De branden in Merîwan woeden in de buurt van de gebieden in het Zagrosgebergte waar de Iraanse Revolutionaire Garde in juni een groot offensief tegen Koerdische groepen lanceerde. | Video toont een kamp dat is opgezet door de Chya Sabz voor vrijwilligers die betrokken zijn bij brandbestrijding © KHRN
Milieuactivisten ontvoerd
Terwijl de staat geen hulp biedt bij het bestrijden van de brand en het verenigingen zoals de Chya Sabz zijn die het brandende inferno aanpakken, worden deze zelfhulpinitiatieven door het regime verhinderd en verder gecriminaliseerd. Volgens informatie van KHRN zijn de afgelopen dagen minstens vijf milieuactivisten gearresteerd door de Revolutionaire Garde en naar een onbekende locatie gebracht. Ongeveer twintig anderen raakten gewond toen ze de vlammen in Merîwan probeerden te doven. In twee gevallen liepen de vrijwilligers zulke ernstige verwondingen op dat ze niet ter plaatse konden worden behandeld. Ze moesten naar het ziekenhuis worden gebracht en worden daar nog steeds behandeld. Half juli leidde een brandbestrijdingsoperatie in Rojhilat zelfs tot een dodelijk slachtoffer: een 50-jarige man uit de Koerdische regio van Irak werd doodgeschoten door de Iraanse Revolutionaire Garde tijdens het blussen van een bosbrand in de provincie Kirmaşan (Kermanshah).

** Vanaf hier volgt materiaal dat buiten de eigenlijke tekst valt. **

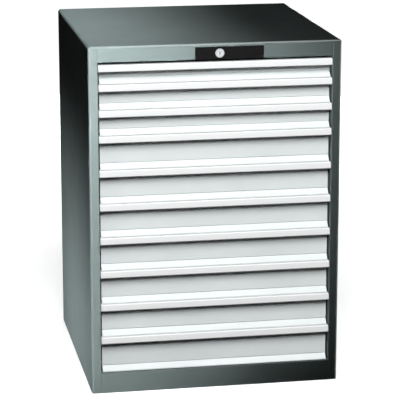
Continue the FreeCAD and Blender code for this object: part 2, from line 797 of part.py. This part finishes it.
def housing():
    right_side = side_panel()
    return {
        "left_side_panel": [mirrored(right_side)],
        "right_side_panel": [right_side],
        "top_panel": [top_panel()],
        "back_panel": [back_panel()],
        "base_pan": [base_pan()],
        "header_rail": [header_rail()],
        "base_rail": [base_rail()],
        "slotted_uprights": slotted_uprights(),
        "left_cabinet_rails": cabinet_rails(-1),
        "right_cabinet_rails": cabinet_rails(1),
        "rear_cross_rails": rear_cross_rails(),
    }


def lock():
    return {
        "lock_housing": [lock_housing()],
        "lock_rosette": [lock_rosette()],
        "lock_cylinder": [lock_cylinder()],
        "lock_shaft": [lock_shaft()],
        "lock_shaft_hanger": [lock_shaft_hanger()],
        "lock_bar": [lock_bar()],
        "lock_bar_guides": lock_bar_guides(),
        "guide_screws": guide_screws(),
    }


def drawers():
    nodes = {}
    levels = drawer_levels()
    for number, drawer in enumerate(levels, start=1):
        closes_opening = drawer is levels[-1]
        lowest = (BASE_RAIL_HEIGHT if closes_opening else drawer[0]) + FRONT_GAP
        name = f"drawer_{number:02d}"
        nodes[name + "_tray"] = drawer_tray(drawer)
        nodes[name + "_front"] = [drawer_front(drawer, lowest)]
        nodes[name + "_handle"] = drawer_handle(drawer)
        nodes[name + "_carriage"] = drawer_carriage(drawer)
    return nodes


def main():
    os.makedirs("parts", exist_ok=True)
    for name, solids in {**housing(), **lock(), **drawers()}.items():
        shape = solids[0] if len(solids) == 1 else Part.makeCompound(solids)
        shape.exportStep(os.path.join("parts", name + ".step"))


main()
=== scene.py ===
import json
import math
import bmesh
import bpy
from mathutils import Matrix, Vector

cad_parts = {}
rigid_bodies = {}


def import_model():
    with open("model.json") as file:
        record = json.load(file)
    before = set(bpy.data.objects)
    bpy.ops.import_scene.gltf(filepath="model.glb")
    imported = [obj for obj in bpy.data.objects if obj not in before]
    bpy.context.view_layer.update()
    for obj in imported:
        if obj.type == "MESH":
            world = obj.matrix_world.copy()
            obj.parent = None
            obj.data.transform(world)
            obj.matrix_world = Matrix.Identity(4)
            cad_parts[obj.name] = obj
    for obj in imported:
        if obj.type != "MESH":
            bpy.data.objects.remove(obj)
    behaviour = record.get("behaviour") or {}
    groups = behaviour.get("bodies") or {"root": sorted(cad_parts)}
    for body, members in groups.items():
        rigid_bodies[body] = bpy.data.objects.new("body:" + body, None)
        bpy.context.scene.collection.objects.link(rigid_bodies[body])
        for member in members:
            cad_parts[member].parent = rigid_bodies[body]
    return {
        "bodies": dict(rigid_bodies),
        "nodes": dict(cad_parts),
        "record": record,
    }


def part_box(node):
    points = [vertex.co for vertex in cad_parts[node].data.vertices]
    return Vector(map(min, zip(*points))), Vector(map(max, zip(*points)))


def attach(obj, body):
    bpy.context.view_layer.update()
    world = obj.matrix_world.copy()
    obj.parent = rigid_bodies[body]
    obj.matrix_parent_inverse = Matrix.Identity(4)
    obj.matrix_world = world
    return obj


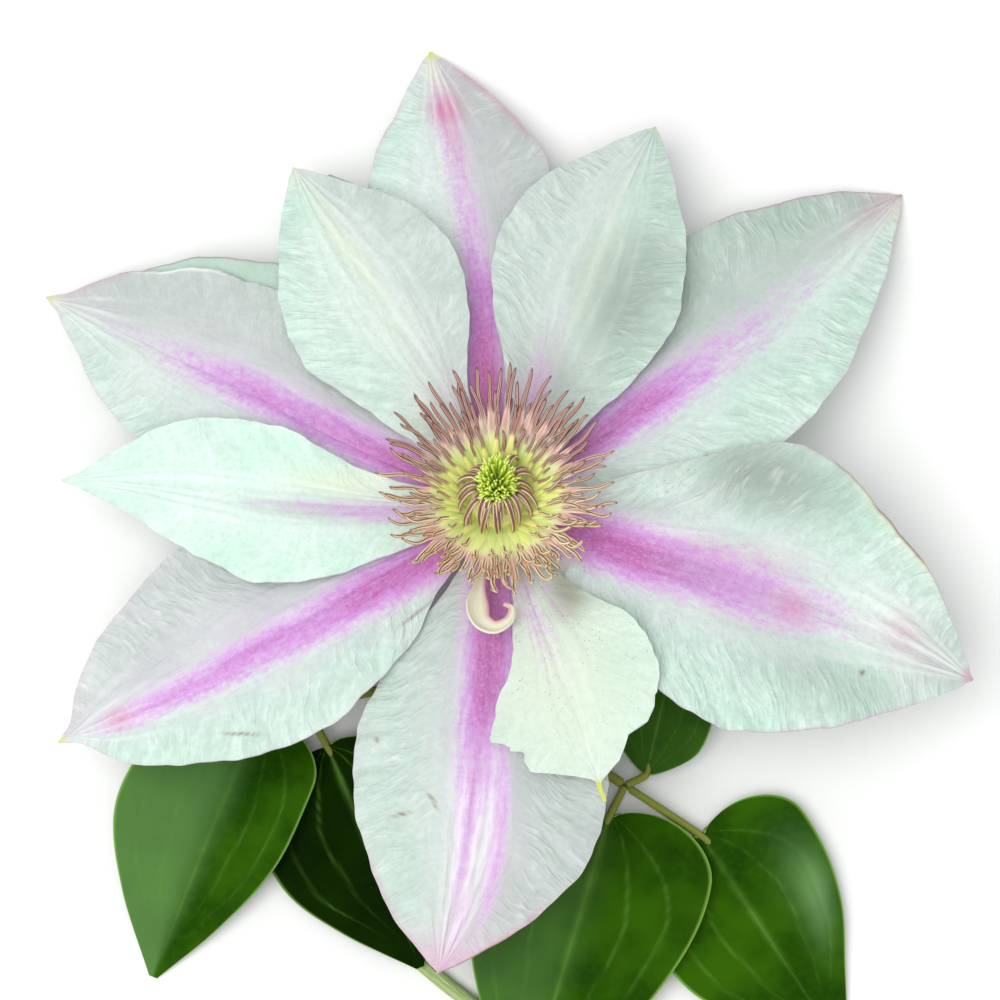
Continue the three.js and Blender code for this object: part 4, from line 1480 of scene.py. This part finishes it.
@dataclass
class Stamens:
    """The boss of stamens: leaning ones by a rule with a fixed seed, and claws round the pistil.

    Attributes:
        whorls: the outer, the middle, the lower and the upper leaning stamens.
        claws: how many inner stamens bend outwards.
        seed: sets the small differences between them.
        root_height: where they stand on the ring.
        ring: radius and height round the section of the ring.
        anther_start: the share of a leaning stamen where its anther begins.
        strand, claw_strand: the stamens that are copied.
    """

    name: str = "stamens"
    slot: Slot = Slot.STAMEN
    whorls: tuple[Whorl, ...] = (
        Whorl(104, 0, -360, 12.6, 10.4), Whorl(26, -55, 290, 10.6, 4.4, 9), Whorl(46, -172, 164, 16.5, 6.5),
        Whorl(26, 4, 172, 16, 8.2),
    )
    claws: int = 26
    seed: int = 71
    root_height: float = 4.2
    anther_start: float = 0.66
    ring: tuple[Pair, ...] = (
        (2.3, 3.2), (4.6, 3.2), (5.6, 5.6), (4.8, 6.6), (3.2, 6.6), (3, 5), (2.3, 4.9), (2.3, 3.2),
    )
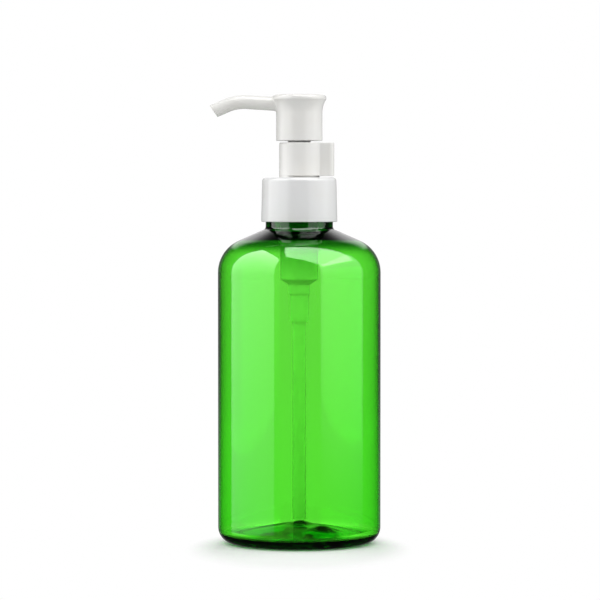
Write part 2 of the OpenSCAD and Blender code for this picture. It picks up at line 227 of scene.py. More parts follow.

Grote toeloop in brandbestrijdingscoördinatiekampen
Ondertussen groeit de menigte in een kamp dat is opgezet door de Chya Sabz in de Merîwan-vlakte om de brandbestrijdingsinspanningen te coördineren en vrijwilligers te leveren. Vanuit heel Rojhilat en andere gebieden in Iran stromen vrouwen en mannen, van jong tot oud, het kamp binnen om te helpen. Altijd aanwezig zijn vier namen: Sharif Bajour, Omid Hohnepooshi, Rahmat Hakiminia en Mohammad Pajoohi. De vier eco-activisten kwamen in augustus 2018 om het leven tijdens het blussen van een bosbrand in Merîwan.